2 November 2016 Go back to News
Good news for Roscommon residents as Irish Water replaces 101 lead services
There is good news for residents in Roscommon Town as Irish Water has invested over €130,000 replacing lead services at three different locations. This news comes after Ireland’s water utility announced details of its draft Lead Mitigation Plan in September which urges consumers in Co Roscommon who are living in homes built pre 1980 to check their internal plumbing for lead pipes.
Exposure to lead is a known serious health risk particularly affecting young children. In recent decades, lead has been removed from petrol and paint. Since then, Roscommon residents have had limited exposure to lead except in drinking water where people with lead plumbing in their home can be exposed to low concentrations of lead as it dissolves in drinking water passing through lead pipework on its way to the tap.
In Roscommon Town, Irish Water, working in partnership with Roscommon County Council, has replaced 101 lead services with polyethylene pipe work. The work, which took place on Castle Street on the Galway Road, and on Lanesborough Street, also included the replacement of approximately 300m of existing cast iron water mains with PVC mains on Lanesborough Street. The three projects were completed in March 2016, June 2016 and September 2016 respectively.
All of the works were carried out prior to planned road maintenance, resurfacing and reinstatement works to ensure that roads would not be dug up following reconstruction works to minimise disruption to local people and businesses.

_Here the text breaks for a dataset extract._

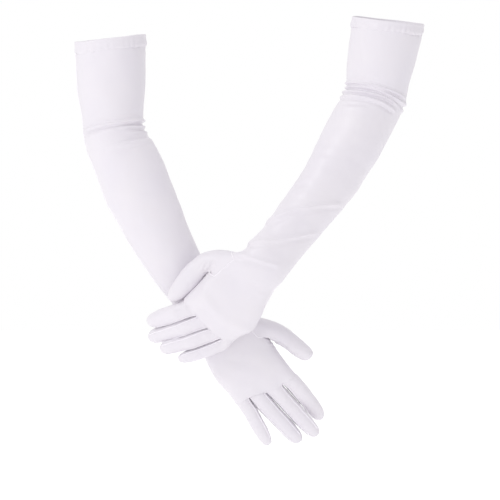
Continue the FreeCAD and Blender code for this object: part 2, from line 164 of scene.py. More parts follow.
GLOVES = {
    "right": {
        "hem_height": 13.6,
        "hem_radius": 41.0,
        "sleeve": [
            (0.08, 0.0, 40.7, 40.7), (0.27, 0.0, 40.2, 40.6), (0.44, -0.4, 39.6, 40.0),
            (0.60, -0.6, 37.9, 38.6), (0.77, -0.6, 35.6, 37.0), (1.00, 0.0, 34.6, 35.2),
            (1.135, -2.2, 37.6, 35.0), (1.245, -5.4, 39.2, 35.0), (1.38, -7.4, 37.6, 32.5),
            (1.60, -9.4, 32.4, 27.5), (1.80, -5.8, 28.4, 23.5), (1.91, -2.6, 26.8, 21.2),
        ],
        "wrist": (26.0, 19.5),
        "wrist_bend": (15, 8),
        "thumb_edge": [
            (0, 25.9), (10, 27.6), (20, 30.5), (31, 34.0), (43, 36.8), (55, 38.2), (66, 38.0),
            (77, 37.6), (89, 37.8), (100, 38.6),
        ],
        "outer_edge": [
            (0, -25.9), (9, -28.6), (18, -31.6), (27, -34.6), (37, -37.2), (47, -39.0),
            (57, -39.6), (67, -39.0), (78, -37.9), (89, -37.2),
        ],
        "creases": [
            ("elbow", "front", 3.1, 2.0, [(-39, 0), (-30, 2.6), (1, 9.4), (32, 14.9), (44, 17.4)]),
            ("elbow", "front", 1.8, 1.9, [(4.6, 4.2), (21, 7.1), (41, 7.6), (52, 7.8)]),
            ("elbow", "front", 1.5, 1.9, [(12.6, -1.6), (30, 0.7), (44, 2.5), (52, 3.5)]),
            ("elbow", "front", -1.2, 1.6, [(6, -12), (24, -7.5), (38, -4.6), (48, -3)]),
            ("elbow", "front", 1.0, 2.6, [(-12, -18), (14, -15), (36, -11), (48, -9)]),
            ("elbow", "back", 1.3, 2.4, [(-30, 6), (0, 2), (40, 9)]),
            ("elbow", "back", 1.1, 2.4, [(-28, -6), (0, -9), (40, -2)]),
        ],
        "knuckles": (1.4, 84, 8),
        "gather": (60, 38.5),
        "thumb_rows": (1, 4),
        "thumb_rings": [
            ((60.0, 39.5), (26.5, 44.0), 13.0),
            ((66.0, 43.0), (44.5, 57.0), 11.6),
            ((75.5, 46.6), (62.0, 64.2), 10.4),
            ((86.0, 49.2), (79.0, 67.8), 9.8),
            ((96.0, 53.2), (91.5, 71.0), 9.2),
        ],
        "fingers": {
            "index": (0.0, 1.4, 9.6, 9.75, 9.0, 8.0),
            "middle": (-1.0, -0.4, 9.95, 9.6, 9.1, 8.2),
            "ring": (-1.7, -1.0, 9.95, 9.65, 9.2, 8.2),
            "little": (0.6, 2.0, 8.1, 8.1, 7.8, 7.0),
        },
        "tip_extra": {"index": (1.5, 0), "middle": (2.8, 0), "ring": (3.0, 0), "little": (2.0, 0)},
        "web_back": {"index_middle": 20.5, "middle_ring": 20.5, "ring_little": 21.0},
    },
    "left": {
        "hem_height": 11.8,
        "hem_radius": 41.5,
        "sleeve": [
            (0.085, 0.0, 41.2, 41.2), (0.30, 0.0, 40.4, 40.8), (0.50, 0.3, 38.8, 39.4),
            (0.72, 0.4, 36.8, 37.6), (1.00, 0.0, 35.0, 35.6),
            (1.123, -2.6, 35.8, 34.5), (1.2326, -5.8, 36.0, 33.4), (1.348, -7.4, 34.0, 30.5),
            (1.46, -9.4, 32.3, 28.5), (1.582, -8.7, 30.4, 26.4), (1.708, -6.4, 28.8, 24.2),
            (1.87, -3.0, 27.2, 21.5),
        ],
        "wrist": (28.6, 19.5),
        "wrist_bend": (24, 7),
        "thumb_edge": [
            (0, 31.5), (9, 36.0), (19, 39.0), (29, 41.6), (39, 43.4), (49, 43.2), (58, 43.2),
            (67, 43.8), (76, 44.6), (85, 45.6),
        ],
        "outer_edge": [
            (0, -25.8), (9, -26.6), (19, -28.2), (29, -30.2), (40, -32.6), (50, -34.8),
            (60, -36.0), (70, -35.6), (80, -33.4), (89, -30.0),
        ],
        "creases": [
            ("elbow", "front", 2.4, 1.7, [(-52, 22), (-37, 18.4), (-6, 12.5), (27, 2.0), (38, -2.5)]),
            ("elbow", "front", 2.4, 1.7, [(-52, 14), (-37, 12.8), (-1.6, 7.6), (32, -7.4), (44, -13)]),
            ("elbow", "front", 2.3, 1.6, [(-54, 6.4), (-39, 6.6), (-8, 3.0), (11.5, -2.4), (28, -11.6)]),
            ("elbow", "front", 2.4, 1.8, [(-54, 0.4), (-39, 0.8), (-10, -3.0), (7, -8.6), (25, -18.8)]),
            ("elbow", "front", -1.0, 2.0, [(-42, -9), (-20, -9.6), (-4, -12)]),
            ("elbow", "back", 1.5, 2.4, [(-46, 6), (0, 2), (44, -8)]),
            ("elbow", "back", 1.3, 2.4, [(-46, -4), (0, -8), (42, -18)]),
            ("wrist", "front", 1.1, 2.2, [(34, 93), (44, 95.8), (58, 98.5)]),
            ("wrist", "front", 1.7, 2.5, [(-2, 45), (13, 54), (36, 63.3), (77, 69.6), (94, 71)]),
            ("wrist", "front", 1.7, 2.3, [(-43, 19), (-37, 20.1), (-17, 25.8), (19, 29.9), (64, 38.5)]),
            ("wrist", "front", 1.5, 2.3, [(-34, 15.6), (-23, 13.2), (-2, 6.9), (22, 0)]),
            ("wrist", "front", 0.8, 2.4, [(-16, -16.6), (-6, -18), (5, -20)]),
            ("wrist", "front", 0.8, 2.4, [(-12, -29), (-4, -30.6), (5, -32)]),
            ("wrist", "front", 2.0, 1.5, [(-49, 11), (-59, -7)]),
            ("wrist", "front", 2.0, 1.5, [(-56, 10), (-65, -7)]),
            ("wrist", "front", 1.8, 1.5, [(-62, 8), (-71, -8)]),
            ("wrist", "back", 1.2, 3.0, [(-40, 20), (0, 34), (50, 40)]),
        ],
        "knuckles": (6.0, 70, 9),
        "gather": (46, 42.0),
        "thumb_rows": (1, 4),
        "thumb_rings": [
            ((48.0, 42.6), (20.0, 51.0), 14.0),
            ((56.0, 40.2), (36.0, 62.0), 13.0),
            ((67.0, 40.4), (55.0, 66.8), 11.8),
            ((81.0, 42.6), (76.0, 66.6), 10.8),
            ((94.5, 47.4), (93.5, 64.0), 9.8),
        ],
        "fingers": {
            "index": (1.2, 1.0, 9.9, 9.9, 9.3, 8.2),
            "middle": (0.2, 0.2, 9.6, 9.6, 9.2, 8.2),
            "ring": (-0.2, 0.2, 9.2, 9.2, 8.8, 7.9),
            "little": (1.2, 1.4, 7.6, 7.5, 7.2, 6.6),
        },
        "tip_extra": {
            "index": (0.5, 0), "middle": (2.5, -2.2), "ring": (-4.6, -1.6), "little": (-5.5, 1.8),
        },
        "web_back": {"index_middle": 21.0, "middle_ring": 23.0, "ring_little": 24.0},
    },
}
FINGERS = ["index", "middle", "ring", "little"]
WEB_COLUMNS = {"index_middle": (3, 17), "middle_ring": (5, 15), "ring_little": (7, 13)}
FINGER_COLUMNS = {  # cage columns round each finger, from its thumb side over the back
    "index": [0, 1, 2, 3, "index_middle", 17, 18, 19],
    "middle": ["index_middle", 3, 4, 5, "middle_ring", 15, 16, 17],
    "ring": ["middle_ring", 5, 6, 7, "ring_little", 13, 14, 15],
    "little": ["ring_little", 7, 8, 9, 10, 11, 12, 13],
}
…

Public side pipework, as far as a property boundary, is the responsibility of Irish Water but all pipes within the property boundary including those in the home are the responsibility of the property owner except for those 40,000 served by common backyard mains where responsibility is shared. The best and most effective way of dealing with lead in drinking water is to replace all lead pipes and Roscommon homeowners should seek the advice of a plumber if they are unsure what material the pipes in their home is made from. The Department of the Environment has established a grant scheme to assist low income households to replace lead pipes.

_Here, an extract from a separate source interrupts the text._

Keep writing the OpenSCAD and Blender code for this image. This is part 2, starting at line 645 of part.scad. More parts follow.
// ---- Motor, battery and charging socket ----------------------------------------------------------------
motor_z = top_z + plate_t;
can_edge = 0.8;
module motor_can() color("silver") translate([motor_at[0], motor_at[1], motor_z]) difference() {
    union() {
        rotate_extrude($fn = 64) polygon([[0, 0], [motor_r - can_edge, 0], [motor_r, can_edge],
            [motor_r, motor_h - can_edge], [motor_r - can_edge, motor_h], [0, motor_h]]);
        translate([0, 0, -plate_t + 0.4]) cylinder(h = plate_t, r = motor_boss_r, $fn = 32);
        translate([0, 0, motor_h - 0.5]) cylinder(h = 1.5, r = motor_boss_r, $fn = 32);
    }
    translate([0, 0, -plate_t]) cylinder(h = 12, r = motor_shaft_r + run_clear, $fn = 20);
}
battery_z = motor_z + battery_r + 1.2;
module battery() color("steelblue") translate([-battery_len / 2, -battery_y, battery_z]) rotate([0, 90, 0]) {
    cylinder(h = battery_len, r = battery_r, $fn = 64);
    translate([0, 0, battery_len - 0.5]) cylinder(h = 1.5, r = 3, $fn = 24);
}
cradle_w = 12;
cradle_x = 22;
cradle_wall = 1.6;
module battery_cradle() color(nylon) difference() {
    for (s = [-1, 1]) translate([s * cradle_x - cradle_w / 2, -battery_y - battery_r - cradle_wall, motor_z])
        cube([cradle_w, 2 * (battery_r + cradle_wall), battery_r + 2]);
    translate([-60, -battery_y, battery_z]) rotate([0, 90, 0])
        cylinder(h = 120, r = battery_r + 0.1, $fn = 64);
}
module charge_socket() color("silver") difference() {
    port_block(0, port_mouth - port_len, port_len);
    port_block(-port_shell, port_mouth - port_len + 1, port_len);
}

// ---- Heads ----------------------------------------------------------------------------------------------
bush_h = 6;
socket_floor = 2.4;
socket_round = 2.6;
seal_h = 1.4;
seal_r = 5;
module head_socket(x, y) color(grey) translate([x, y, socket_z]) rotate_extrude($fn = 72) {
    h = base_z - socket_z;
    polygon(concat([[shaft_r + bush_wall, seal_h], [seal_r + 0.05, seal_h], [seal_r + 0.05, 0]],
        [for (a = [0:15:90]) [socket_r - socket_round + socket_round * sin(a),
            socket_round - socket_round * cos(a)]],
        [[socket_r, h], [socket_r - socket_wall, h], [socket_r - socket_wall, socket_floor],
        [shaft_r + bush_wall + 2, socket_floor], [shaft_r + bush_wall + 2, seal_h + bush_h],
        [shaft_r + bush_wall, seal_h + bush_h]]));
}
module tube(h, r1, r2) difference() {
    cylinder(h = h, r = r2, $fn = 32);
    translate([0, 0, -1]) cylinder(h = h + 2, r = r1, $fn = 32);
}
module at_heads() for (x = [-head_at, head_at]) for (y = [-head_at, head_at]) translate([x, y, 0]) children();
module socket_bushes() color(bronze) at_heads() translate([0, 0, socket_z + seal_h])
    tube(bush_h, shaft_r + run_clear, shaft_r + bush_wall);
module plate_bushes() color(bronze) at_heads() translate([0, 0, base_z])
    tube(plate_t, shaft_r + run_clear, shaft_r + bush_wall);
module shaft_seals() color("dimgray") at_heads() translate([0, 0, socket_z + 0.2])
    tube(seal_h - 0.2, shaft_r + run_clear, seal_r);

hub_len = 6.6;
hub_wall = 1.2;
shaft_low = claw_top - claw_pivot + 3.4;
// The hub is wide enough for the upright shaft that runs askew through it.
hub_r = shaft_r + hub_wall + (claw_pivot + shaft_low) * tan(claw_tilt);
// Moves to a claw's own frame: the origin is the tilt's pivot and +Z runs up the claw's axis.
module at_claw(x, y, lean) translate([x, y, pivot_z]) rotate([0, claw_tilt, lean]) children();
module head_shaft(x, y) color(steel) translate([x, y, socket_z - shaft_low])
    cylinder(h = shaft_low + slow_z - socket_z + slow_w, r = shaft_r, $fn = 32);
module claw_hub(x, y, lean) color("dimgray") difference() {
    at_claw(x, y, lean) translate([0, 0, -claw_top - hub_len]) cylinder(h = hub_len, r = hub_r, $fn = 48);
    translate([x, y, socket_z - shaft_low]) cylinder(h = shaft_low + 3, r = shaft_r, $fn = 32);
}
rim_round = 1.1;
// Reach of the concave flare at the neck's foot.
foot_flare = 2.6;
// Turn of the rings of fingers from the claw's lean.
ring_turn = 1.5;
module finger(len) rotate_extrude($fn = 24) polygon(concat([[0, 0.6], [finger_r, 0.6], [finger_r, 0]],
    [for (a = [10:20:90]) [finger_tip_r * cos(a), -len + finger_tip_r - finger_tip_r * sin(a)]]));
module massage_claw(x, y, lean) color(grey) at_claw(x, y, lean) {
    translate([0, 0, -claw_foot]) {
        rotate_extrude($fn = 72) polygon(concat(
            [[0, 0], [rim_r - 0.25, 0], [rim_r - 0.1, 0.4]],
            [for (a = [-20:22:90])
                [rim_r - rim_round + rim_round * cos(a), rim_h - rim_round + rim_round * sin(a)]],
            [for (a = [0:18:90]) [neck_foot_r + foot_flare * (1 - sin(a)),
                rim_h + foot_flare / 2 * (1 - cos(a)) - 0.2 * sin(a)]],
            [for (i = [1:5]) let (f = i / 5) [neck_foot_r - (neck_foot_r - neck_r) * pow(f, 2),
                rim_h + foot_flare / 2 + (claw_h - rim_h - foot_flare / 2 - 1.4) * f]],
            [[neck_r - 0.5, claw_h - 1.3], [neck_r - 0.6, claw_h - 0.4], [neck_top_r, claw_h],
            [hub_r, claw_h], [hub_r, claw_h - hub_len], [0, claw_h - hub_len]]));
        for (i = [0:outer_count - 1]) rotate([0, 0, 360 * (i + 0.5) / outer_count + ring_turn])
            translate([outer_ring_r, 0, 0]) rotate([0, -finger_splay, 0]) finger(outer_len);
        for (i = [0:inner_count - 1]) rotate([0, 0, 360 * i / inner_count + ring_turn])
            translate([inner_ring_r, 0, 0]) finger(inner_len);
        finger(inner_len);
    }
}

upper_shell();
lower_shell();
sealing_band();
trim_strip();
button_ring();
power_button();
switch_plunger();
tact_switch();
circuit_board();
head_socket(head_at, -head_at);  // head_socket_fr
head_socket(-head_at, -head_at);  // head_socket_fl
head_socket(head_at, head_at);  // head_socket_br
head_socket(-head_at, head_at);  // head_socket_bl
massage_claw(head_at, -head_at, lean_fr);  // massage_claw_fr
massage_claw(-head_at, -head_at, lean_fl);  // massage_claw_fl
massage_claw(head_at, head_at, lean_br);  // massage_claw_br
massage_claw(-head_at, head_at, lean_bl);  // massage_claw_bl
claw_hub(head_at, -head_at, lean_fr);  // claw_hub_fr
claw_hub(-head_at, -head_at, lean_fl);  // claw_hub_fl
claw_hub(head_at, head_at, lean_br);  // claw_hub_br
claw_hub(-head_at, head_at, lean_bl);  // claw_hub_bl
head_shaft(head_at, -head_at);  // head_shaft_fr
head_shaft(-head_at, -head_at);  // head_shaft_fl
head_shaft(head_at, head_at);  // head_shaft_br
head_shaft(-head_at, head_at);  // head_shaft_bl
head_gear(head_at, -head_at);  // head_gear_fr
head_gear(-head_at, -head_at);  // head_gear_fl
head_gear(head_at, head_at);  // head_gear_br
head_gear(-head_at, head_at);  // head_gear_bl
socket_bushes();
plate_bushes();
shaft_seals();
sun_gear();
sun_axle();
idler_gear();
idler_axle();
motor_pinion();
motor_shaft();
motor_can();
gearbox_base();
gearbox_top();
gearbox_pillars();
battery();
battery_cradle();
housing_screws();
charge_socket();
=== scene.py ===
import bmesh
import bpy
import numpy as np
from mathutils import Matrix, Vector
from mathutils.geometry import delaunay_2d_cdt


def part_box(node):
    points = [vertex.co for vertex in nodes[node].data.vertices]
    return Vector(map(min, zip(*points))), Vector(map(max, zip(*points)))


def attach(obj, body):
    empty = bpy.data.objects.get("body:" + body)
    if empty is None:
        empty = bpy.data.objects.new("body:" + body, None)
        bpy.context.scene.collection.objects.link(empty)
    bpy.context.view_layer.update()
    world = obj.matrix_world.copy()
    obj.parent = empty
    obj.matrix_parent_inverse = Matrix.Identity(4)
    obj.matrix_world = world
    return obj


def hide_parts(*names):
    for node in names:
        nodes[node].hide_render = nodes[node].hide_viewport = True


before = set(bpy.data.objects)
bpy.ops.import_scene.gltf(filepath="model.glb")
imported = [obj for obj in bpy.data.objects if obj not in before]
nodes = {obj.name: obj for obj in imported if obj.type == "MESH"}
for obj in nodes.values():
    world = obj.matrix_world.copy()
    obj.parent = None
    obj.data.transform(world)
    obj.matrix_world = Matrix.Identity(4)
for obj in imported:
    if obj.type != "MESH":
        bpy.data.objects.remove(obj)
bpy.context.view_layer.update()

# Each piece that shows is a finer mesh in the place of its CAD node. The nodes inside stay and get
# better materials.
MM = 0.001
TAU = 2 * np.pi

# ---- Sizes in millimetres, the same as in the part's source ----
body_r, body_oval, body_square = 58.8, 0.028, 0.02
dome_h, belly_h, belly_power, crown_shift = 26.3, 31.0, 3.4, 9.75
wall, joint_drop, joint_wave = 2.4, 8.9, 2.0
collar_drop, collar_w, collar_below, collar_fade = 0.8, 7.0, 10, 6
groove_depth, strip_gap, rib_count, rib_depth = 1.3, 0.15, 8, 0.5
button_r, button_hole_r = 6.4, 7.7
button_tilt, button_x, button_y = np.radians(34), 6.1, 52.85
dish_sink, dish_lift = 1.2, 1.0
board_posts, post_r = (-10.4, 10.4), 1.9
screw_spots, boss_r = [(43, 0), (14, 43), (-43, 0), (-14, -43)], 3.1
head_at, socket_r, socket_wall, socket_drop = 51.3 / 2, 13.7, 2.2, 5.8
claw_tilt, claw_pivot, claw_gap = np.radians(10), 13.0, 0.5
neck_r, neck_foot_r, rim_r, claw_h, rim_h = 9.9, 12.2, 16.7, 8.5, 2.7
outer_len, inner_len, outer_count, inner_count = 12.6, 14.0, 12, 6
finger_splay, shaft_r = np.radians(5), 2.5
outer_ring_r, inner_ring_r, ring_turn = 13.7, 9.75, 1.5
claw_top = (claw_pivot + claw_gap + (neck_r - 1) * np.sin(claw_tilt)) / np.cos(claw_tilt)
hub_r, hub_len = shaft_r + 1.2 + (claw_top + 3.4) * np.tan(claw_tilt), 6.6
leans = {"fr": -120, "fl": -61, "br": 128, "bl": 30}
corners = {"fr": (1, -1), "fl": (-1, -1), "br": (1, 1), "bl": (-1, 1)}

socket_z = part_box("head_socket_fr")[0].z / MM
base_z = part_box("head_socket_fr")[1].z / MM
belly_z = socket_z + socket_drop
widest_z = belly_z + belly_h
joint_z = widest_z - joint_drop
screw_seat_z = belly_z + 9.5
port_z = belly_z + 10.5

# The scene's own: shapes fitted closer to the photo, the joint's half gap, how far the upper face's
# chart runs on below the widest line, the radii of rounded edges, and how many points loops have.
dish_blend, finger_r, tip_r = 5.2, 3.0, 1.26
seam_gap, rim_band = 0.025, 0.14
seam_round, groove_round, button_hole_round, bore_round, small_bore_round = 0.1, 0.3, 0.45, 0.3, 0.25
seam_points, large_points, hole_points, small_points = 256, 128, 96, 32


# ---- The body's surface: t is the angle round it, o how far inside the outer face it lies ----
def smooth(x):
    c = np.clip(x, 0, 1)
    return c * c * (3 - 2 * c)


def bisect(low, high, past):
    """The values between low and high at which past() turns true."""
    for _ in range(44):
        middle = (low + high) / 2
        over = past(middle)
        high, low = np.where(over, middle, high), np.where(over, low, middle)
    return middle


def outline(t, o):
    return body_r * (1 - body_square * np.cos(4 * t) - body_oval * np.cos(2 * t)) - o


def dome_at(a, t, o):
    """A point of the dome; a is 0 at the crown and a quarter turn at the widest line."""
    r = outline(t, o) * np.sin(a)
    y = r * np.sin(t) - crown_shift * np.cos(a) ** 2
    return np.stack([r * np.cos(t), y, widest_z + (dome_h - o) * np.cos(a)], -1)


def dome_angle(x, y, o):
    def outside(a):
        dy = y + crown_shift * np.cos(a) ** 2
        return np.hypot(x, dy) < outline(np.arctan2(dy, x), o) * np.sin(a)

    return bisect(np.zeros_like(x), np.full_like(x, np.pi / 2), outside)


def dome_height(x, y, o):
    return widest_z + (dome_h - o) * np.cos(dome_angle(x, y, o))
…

Irish Water is confident that lead piping has now been removed from the public water distribution mains but the utility estimates that approximately 180,000 homes in Ireland and hundreds of commercial and public buildings still have internal lead plumbing, including lead service pipes from the water main to the stopcock. Of the homes affected around the country, about 40,000 are thought to have shared backyard (common service pipes) which Irish Water will be targeting the replacement of over the next 5 years.